Baron Cohen is once again working with Larry Charles, who directed “Borat” and “Bruno,” but the results are more scattershot than ever. An early bit works in which Aladeen plays a personalized Wii game that allows him to kill Israeli athletes at the Munich Olympics (anti-Semitism has long been a main target of Baron Cohen, who’s an observant Jew). A helicopter ride over Manhattan that Aladeen takes with his former nuclear weapons expert (Jason Mantzoukas) creates some cultural misunderstandings that freak out the pasty tourists sitting across from them — that’s good for some uncomfortable laughs.

But more often, “The Dictator” relies on crass sexual jokes and easy fish-out-of-water hijinks. At times, it even plays like Eddie Murphy’s “Coming to America,” which was amiable enough but didn’t exactly represent cutting-edge comedy. About two-thirds of the way in, Kathryn Hahn shows up out of nowhere, with no introduction, for the film’s most graphic sight gag. Surely, there must have been more from this reliable comic actress, and her brief inclusion feels like the product of an awkward edit.

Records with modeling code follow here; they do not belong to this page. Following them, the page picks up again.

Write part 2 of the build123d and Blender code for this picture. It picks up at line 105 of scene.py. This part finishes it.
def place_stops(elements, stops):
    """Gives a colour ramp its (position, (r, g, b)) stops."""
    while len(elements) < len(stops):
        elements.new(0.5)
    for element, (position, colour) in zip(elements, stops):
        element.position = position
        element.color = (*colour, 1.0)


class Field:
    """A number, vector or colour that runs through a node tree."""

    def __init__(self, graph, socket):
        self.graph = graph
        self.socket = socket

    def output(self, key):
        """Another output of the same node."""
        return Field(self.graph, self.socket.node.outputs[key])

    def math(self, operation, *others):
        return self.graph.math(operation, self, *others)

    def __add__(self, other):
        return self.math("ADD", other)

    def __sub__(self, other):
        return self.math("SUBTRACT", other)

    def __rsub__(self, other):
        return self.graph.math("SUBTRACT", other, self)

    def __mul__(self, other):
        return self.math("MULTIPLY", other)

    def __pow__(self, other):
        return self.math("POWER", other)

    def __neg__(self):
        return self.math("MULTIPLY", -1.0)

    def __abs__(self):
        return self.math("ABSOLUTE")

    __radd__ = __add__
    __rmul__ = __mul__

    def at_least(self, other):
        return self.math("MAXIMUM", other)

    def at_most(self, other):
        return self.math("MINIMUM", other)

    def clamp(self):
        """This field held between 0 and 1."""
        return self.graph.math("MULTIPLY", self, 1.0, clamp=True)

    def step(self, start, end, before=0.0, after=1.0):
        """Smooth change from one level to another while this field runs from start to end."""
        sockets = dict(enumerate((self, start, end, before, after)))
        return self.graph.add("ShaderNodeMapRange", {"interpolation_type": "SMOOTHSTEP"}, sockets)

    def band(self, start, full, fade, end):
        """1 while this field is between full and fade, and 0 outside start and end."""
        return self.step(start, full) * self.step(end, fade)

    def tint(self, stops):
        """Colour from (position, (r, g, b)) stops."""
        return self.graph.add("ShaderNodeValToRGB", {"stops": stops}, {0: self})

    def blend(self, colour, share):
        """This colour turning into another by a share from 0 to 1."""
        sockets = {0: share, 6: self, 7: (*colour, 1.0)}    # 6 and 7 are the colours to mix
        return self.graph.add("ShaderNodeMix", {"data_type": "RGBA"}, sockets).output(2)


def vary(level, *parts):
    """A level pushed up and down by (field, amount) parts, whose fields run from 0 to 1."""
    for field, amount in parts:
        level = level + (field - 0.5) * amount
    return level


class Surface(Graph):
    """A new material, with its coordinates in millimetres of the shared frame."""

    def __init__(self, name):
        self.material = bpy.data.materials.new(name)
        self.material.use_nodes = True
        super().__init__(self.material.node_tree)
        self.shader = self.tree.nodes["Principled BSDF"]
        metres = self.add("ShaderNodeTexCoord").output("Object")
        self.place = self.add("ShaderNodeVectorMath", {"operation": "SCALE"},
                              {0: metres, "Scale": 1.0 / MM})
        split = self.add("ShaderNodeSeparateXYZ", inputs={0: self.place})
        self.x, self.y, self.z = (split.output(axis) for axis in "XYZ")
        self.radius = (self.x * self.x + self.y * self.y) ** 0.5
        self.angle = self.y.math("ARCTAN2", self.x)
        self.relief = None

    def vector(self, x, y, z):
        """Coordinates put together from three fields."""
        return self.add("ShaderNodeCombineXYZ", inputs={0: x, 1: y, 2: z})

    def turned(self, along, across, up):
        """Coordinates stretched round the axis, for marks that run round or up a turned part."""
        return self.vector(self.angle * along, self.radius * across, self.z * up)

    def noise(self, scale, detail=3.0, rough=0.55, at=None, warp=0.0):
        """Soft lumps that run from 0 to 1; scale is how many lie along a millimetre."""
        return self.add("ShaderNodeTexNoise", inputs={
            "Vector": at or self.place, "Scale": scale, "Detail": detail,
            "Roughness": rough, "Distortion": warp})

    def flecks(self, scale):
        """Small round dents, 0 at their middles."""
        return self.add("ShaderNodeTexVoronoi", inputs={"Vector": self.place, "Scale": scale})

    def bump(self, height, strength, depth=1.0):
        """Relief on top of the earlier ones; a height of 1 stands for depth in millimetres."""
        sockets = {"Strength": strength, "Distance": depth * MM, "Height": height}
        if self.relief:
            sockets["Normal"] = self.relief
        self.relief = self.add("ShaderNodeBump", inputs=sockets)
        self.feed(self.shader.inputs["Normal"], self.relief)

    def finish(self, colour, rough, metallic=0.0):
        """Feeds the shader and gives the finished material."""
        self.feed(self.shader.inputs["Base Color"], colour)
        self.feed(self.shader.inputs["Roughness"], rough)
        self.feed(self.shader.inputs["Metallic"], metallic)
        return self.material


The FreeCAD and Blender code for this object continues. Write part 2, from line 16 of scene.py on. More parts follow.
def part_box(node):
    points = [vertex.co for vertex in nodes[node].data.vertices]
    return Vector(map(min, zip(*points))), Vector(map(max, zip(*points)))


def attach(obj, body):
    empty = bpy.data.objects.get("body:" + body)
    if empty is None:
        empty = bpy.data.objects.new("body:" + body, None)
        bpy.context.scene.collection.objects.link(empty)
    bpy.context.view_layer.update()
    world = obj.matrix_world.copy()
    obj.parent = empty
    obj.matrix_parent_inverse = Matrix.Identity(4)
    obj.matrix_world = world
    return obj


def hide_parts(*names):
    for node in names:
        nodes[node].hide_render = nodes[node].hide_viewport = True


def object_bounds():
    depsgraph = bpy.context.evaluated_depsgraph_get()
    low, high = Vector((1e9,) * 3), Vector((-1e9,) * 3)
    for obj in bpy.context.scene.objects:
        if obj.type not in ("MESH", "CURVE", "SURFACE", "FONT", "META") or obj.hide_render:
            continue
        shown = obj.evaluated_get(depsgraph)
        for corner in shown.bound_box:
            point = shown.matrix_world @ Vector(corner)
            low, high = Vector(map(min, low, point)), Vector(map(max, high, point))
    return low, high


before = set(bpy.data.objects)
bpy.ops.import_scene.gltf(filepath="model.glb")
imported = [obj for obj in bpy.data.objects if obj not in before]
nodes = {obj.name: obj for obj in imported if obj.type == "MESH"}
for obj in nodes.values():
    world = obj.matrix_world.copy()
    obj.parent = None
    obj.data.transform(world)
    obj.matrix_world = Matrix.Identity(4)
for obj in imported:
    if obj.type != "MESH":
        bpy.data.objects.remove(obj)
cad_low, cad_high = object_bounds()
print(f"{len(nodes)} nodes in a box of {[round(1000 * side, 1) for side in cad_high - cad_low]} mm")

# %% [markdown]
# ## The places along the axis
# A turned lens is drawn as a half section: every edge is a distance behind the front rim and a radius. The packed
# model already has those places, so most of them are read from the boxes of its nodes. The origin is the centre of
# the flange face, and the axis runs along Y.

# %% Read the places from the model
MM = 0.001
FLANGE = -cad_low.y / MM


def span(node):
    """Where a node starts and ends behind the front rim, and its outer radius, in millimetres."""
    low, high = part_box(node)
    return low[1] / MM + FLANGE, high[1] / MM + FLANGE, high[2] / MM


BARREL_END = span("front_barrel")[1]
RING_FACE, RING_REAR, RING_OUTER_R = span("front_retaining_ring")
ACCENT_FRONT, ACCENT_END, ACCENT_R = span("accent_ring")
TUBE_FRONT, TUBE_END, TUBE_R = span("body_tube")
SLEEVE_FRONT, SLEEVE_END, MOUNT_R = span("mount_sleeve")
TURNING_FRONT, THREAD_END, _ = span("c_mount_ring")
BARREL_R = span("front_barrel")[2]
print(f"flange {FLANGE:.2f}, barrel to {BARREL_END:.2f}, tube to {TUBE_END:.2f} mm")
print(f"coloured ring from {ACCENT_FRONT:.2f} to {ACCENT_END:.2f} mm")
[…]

As always, Baron Cohen fully commits to this character and even manages to find some glimmers of tenderness beneath the cold exterior. Like Kim Jong Il (to whom “The Dictator” is dedicated), who was at the center of the brilliant puppet musical “Team America: World Police,” Aladeen is just plain lonely. But playing this type of out-there satirical figure has really run its course.

From Elizabeth Weitzman of NY Daily News:

… The easily offended will be appalled. The rarely offended may be appalled. But they’ll have to stop laughing long enough to realize it. …

The filmmakers push as many buttons as possible: No subject is off-limits, and there will be times when you won’t believe what you’re watching. Surely, this is the first movie in which the central couple flirt while holding hands inside another woman’s body.

Baron Cohen goes for, and gets, big laughs over silly asides. … But his best jokes are the edgiest: the ones that acknowledge unpleasant realities with both wit and daringly blunt force (as in his comparison between dictatorships and contemporary America). He’s a political satirist with a peerless sense of the preposterous.

For all its absurdities, “The Dictator” is both more structured and more polished than his earlier works. It also shows enough unexpected heart that one could almost call it a traditional romantic comedy. Of course, few contemporary rom-coms involve a murderous despot who falls in love with a razor-averse feminist co-op owner. Baron Cohen makes a pretty good case that there should be more.